> **Do this**: Extract every line that contains the string "down".

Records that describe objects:
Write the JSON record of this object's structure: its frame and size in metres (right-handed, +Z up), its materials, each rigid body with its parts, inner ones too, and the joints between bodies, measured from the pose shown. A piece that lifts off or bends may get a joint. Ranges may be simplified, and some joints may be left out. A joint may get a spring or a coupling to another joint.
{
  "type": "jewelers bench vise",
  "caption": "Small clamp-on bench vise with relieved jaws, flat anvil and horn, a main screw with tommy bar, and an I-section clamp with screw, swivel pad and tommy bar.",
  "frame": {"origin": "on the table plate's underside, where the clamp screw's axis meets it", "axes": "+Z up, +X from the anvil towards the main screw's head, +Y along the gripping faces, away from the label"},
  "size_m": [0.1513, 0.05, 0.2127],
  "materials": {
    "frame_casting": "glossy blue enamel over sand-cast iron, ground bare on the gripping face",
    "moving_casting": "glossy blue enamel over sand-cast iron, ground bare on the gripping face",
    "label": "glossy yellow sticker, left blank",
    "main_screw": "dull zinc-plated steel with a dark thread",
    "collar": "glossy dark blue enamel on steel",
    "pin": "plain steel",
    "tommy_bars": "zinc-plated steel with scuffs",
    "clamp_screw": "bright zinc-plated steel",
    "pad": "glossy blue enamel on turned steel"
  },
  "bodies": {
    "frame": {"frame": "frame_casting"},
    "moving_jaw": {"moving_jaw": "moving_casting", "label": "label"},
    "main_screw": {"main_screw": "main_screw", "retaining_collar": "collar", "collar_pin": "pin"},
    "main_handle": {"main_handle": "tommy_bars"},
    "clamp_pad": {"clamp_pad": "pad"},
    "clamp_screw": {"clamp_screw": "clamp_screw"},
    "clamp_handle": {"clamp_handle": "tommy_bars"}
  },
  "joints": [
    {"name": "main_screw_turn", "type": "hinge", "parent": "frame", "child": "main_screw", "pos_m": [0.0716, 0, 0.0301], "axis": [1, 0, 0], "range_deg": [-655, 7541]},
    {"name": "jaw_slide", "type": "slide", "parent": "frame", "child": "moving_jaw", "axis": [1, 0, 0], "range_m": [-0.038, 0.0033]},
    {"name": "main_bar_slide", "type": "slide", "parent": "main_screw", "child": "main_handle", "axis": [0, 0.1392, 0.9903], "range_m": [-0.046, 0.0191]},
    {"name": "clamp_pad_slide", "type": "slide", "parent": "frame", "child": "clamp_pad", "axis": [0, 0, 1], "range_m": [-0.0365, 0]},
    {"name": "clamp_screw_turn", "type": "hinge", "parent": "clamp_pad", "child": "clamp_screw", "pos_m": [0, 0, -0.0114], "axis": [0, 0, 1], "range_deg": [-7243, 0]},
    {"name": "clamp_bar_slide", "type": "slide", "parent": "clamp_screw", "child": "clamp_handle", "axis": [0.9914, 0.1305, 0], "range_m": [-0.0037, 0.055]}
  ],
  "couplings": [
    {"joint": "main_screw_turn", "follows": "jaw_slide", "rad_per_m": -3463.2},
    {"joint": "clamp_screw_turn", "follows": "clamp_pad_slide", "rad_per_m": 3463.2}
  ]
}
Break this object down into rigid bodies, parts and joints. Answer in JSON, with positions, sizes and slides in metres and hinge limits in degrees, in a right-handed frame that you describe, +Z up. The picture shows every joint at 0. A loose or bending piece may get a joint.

...

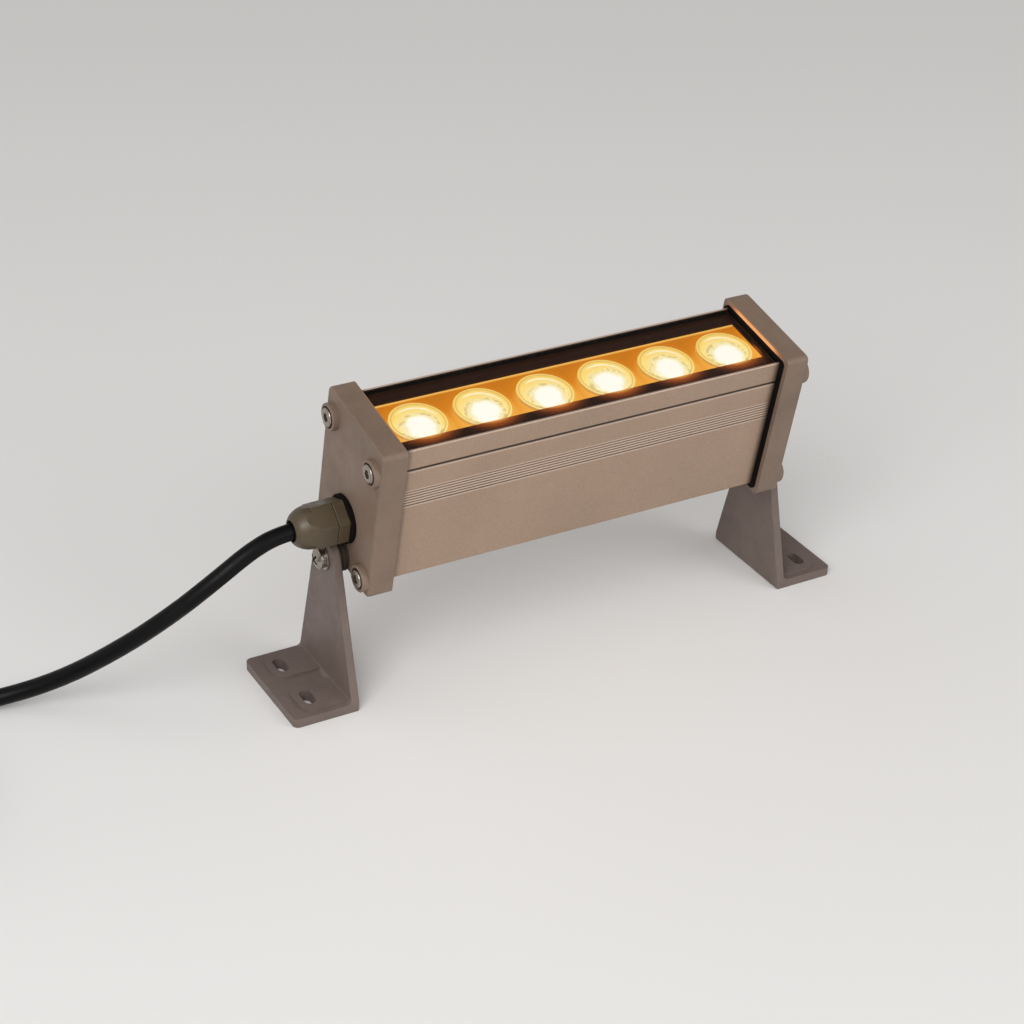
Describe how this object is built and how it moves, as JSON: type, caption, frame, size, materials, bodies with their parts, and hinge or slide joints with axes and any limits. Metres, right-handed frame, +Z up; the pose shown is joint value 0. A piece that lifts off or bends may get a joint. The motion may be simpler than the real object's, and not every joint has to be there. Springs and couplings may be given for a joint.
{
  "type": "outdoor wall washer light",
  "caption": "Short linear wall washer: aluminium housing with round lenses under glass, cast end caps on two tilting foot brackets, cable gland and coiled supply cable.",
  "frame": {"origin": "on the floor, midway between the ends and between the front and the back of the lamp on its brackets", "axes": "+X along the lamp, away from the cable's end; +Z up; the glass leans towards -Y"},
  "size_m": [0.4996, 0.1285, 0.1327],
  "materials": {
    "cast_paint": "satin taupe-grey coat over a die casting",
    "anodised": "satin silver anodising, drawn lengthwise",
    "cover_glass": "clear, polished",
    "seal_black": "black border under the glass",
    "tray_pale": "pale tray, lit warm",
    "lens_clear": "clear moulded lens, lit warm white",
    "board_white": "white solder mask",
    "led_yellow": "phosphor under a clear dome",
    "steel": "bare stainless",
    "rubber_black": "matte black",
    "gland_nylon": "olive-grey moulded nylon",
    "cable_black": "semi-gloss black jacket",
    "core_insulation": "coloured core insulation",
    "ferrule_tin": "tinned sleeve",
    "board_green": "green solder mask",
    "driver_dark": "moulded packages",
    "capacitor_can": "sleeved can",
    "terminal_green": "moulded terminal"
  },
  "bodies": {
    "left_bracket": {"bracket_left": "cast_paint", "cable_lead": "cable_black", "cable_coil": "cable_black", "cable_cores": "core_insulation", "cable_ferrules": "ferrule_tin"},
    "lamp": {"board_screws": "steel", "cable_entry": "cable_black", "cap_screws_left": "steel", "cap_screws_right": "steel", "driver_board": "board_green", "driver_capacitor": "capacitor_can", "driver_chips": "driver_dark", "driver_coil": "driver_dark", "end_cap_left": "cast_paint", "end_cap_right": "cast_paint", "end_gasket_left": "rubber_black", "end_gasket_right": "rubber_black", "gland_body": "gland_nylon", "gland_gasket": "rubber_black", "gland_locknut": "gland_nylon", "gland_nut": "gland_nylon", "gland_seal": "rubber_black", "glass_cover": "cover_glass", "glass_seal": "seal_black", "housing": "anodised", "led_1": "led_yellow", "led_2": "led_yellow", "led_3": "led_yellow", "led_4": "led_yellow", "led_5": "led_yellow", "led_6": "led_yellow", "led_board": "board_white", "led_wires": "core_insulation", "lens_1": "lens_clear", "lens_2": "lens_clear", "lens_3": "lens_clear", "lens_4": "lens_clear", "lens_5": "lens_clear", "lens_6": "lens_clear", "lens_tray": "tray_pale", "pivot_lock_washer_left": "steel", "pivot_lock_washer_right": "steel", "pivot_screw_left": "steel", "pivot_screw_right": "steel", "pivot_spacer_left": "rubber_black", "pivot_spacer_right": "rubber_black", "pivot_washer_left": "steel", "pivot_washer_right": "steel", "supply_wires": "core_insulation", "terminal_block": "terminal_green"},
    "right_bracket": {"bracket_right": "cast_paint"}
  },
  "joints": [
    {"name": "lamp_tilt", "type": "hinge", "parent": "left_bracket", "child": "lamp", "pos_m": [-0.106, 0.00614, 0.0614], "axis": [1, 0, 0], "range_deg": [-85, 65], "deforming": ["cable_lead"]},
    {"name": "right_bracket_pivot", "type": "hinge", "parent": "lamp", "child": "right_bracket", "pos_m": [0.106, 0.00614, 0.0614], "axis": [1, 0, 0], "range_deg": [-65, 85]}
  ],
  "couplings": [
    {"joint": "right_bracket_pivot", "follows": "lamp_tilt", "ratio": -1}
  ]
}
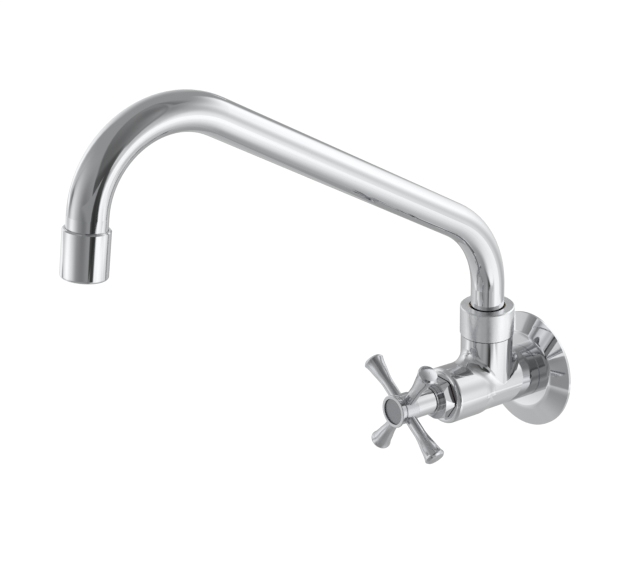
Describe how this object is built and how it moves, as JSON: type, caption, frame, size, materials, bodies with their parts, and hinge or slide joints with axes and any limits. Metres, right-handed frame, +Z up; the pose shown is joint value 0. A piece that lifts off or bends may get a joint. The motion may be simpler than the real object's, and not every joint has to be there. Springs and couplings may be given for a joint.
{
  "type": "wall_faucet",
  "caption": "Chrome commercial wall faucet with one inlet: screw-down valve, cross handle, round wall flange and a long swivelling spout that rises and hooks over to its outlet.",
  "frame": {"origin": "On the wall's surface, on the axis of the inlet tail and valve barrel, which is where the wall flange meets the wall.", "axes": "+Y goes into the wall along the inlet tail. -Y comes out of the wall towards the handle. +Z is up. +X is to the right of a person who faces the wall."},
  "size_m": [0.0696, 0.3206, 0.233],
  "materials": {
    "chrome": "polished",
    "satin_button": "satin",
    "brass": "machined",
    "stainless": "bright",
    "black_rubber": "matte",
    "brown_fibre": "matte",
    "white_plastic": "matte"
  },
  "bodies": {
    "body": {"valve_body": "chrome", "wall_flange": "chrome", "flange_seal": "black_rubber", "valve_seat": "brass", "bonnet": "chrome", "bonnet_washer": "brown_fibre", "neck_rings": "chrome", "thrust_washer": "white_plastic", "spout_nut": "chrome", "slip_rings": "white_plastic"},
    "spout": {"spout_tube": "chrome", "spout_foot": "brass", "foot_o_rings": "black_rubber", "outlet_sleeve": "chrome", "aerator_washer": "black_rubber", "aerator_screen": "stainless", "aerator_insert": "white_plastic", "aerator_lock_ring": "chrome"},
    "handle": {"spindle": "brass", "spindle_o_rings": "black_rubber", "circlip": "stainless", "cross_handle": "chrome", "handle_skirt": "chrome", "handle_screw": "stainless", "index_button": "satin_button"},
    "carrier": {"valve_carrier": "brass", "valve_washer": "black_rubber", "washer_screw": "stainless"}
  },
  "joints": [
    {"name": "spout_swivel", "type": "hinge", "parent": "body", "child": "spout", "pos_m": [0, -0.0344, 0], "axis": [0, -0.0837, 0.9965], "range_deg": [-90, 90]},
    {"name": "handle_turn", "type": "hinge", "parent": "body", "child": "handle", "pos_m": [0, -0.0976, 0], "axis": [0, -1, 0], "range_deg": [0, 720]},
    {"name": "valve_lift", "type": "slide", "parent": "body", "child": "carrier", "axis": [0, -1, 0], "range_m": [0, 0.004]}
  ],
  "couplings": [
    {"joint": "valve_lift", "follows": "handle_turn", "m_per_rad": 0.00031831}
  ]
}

...

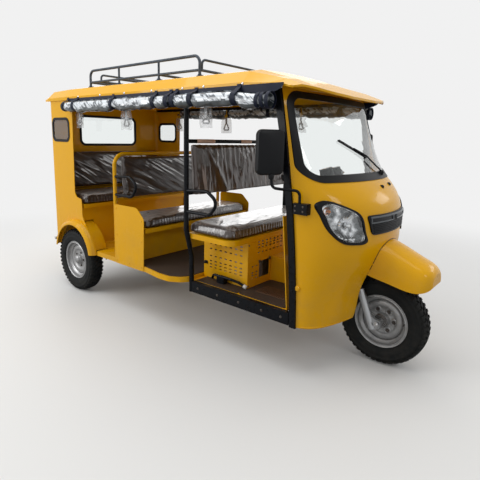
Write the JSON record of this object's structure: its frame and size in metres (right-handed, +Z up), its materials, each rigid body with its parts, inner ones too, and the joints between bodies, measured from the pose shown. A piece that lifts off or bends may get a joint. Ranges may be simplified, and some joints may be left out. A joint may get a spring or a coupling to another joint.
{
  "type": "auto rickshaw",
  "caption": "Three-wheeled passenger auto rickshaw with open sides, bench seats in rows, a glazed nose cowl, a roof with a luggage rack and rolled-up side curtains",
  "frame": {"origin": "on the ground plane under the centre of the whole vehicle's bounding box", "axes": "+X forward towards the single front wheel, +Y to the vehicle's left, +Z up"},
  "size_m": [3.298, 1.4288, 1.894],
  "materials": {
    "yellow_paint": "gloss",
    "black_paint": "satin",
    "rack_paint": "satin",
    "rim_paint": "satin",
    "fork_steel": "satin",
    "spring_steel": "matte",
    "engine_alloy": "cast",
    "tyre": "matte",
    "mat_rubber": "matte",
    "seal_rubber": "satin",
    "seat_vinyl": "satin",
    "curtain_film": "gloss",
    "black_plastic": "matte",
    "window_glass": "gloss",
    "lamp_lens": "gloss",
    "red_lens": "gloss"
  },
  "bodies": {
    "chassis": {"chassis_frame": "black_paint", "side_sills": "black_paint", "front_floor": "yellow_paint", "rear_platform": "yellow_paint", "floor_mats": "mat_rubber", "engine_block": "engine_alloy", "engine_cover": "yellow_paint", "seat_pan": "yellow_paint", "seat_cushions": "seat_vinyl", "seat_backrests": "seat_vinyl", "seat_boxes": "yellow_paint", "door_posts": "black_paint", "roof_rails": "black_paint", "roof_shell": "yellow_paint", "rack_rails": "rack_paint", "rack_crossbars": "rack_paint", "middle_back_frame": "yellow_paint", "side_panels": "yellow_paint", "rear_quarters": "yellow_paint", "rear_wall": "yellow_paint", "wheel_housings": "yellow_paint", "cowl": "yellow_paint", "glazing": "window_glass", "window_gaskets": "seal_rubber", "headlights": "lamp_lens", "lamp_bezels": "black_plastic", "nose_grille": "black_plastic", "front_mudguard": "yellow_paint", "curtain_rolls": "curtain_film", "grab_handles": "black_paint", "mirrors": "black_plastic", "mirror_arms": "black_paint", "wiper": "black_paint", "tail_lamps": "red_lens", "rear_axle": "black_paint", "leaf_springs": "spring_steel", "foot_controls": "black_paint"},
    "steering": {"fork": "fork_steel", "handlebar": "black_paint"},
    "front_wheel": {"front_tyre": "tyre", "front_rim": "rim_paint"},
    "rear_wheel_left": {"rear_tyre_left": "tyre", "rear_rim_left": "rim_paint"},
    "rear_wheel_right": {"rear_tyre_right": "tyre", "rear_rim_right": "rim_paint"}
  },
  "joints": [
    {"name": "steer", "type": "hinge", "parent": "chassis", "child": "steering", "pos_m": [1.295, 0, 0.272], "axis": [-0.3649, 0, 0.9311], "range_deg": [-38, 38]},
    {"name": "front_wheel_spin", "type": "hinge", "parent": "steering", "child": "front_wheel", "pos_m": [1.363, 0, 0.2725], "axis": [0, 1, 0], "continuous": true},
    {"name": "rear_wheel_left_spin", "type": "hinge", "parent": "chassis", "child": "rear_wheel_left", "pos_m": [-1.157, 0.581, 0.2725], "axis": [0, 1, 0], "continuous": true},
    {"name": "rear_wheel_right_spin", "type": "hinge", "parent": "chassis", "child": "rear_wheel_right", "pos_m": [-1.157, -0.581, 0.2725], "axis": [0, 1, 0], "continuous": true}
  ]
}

> **Result for this task**:
Break this object down into rigid bodies, parts and joints. Answer in JSON, with positions, sizes and slides in metres and hinge limits in degrees, in a right-handed frame that you describe, +Z up. The picture shows every joint at 0. A loose or bending piece may get a joint.
  "caption": "Chrome commercial wall faucet with one inlet: screw-down valve, cross handle, round wall flange and a long swivelling spout that rises and hooks over to its outlet.",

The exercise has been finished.